You can contact the CMS by phone (the number should be on the last letter you received from them), or call the national helpline. You should take a note of who you speak to and what information they give you.
The types of challenges you can make are:
When to use it: the amount was calculated using the wrong information.
Find out more
A revision is how you ask the CMS to look at the decision again. It is also known as a mandatory reconsideration.
You can ask for a revision if you think the CMS has used incorrect information to calculate the child maintenance. For example, where the CMS has:
- Made a mistake about the number of children your child’s other parent pays maintenance for
- Used incorrect income figures
- Not included all the days you or your child’s other parent care for your child.
If you think your child’s other parent hasn’t disclosed all of their earnings, then ask for a revision. When you later appeal this will give you more information on what income the CMS has recorded. See below for more information on appeals.
Alternatively, if you believe your child’s other parent has income other than wages or self-employed earnings, or unearned income from capital worth over £2,500 a year, you could ask for a variation (see below for more information on variations).
How do I apply?
Details of how to ask for a revision should be on the child maintenance calculation sent by the CMS. You must ask for a revision within 32 days of the date of the original calculation letter, by letter or phone.
A request for revision later than this will only be considered in special circumstances. If it’s too late to apply for a revision then you could ask for a supersession instead.
If the CMS agrees to revise the decision, they will calculate the amount again. If you’re entitled to more child maintenance, you should be paid any money that you’ve missed out on from the date of the original calculation.
Remember: have a written record of any requests you make to the CMS. If you speak to someone on the phone, it is a good idea to follow it up with a letter confirming the reasons for the request you have made.
When to use it: there has been a change in circumstances and a new calculation is needed.
Find out more
When there has been a change of circumstances and the child maintenance calculation needs to be changed, this is called a supersession. Either parent can ask for a supersession. For example, you can ask for a supersession because the contact arrangements for your child have changed; e.g. if the number of nights your child stays with their other parents has changed.
How do I apply?
You can apply at any time by contacting the CMS by phone or in writing. If you’re entitled to more child maintenance, you’re also entitled to any money you’ve missed out on from the date you asked for the supersession.
Remember: have a written record of any requests you make to the CMS. If you speak to someone on the phone, it is a good idea to follow it up with a letter confirming the reasons for your request.

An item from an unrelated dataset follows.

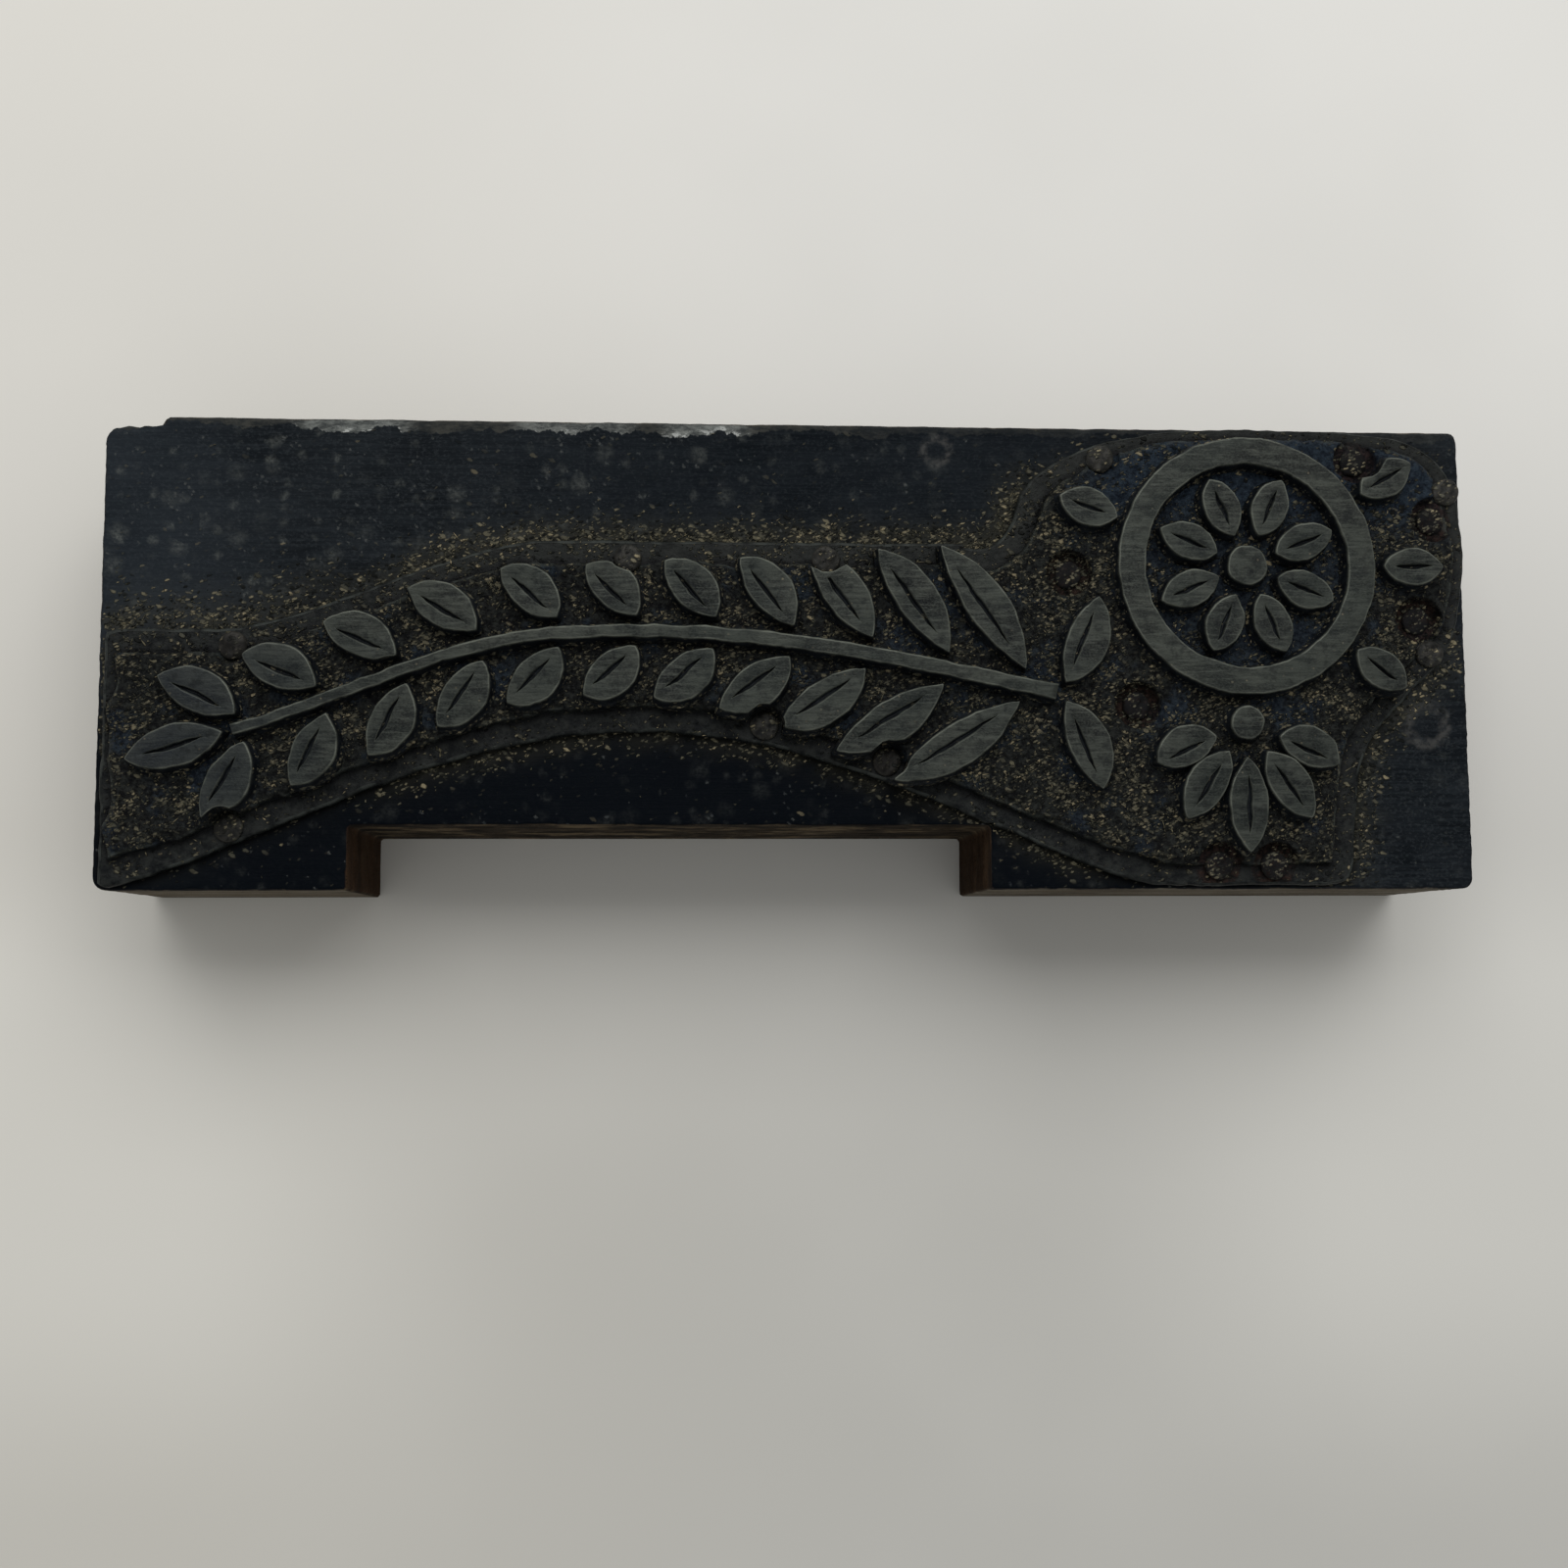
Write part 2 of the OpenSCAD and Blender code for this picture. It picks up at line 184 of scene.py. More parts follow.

When to use it: you want other information or circumstances to be taken into account.
Find out more
You can ask the CMS to look at the other parent’s income that may not have been included in the original CMS calculation. This is called a variation. When you request a variation, you ask the CMS to take into account income or circumstances that it hasn’t already considered.
You can use this procedure if you believe that your child’s other parent’s income is higher than they have declared to the CMS. For example, you might suspect that your child’s other parent is using self-employment or payment by dividend to make their salary income look artificially low.
Therefore, a variation would ensure that the CMS recalculates your child maintenance more accurately, using the additional information.
How do I ask for a variation?
You can apply for a variation by phone or in writing to the CMS. If you call, you may be sent a form to fill in. Make sure to keep a note of who you speak to and what you discuss.
There are four grounds, which are the reasons for a variation. You must clearly state which of the grounds your request falls under. As they can overlap, use as many grounds as you think are relevant – you can ask for a variation using all of the grounds if relevant.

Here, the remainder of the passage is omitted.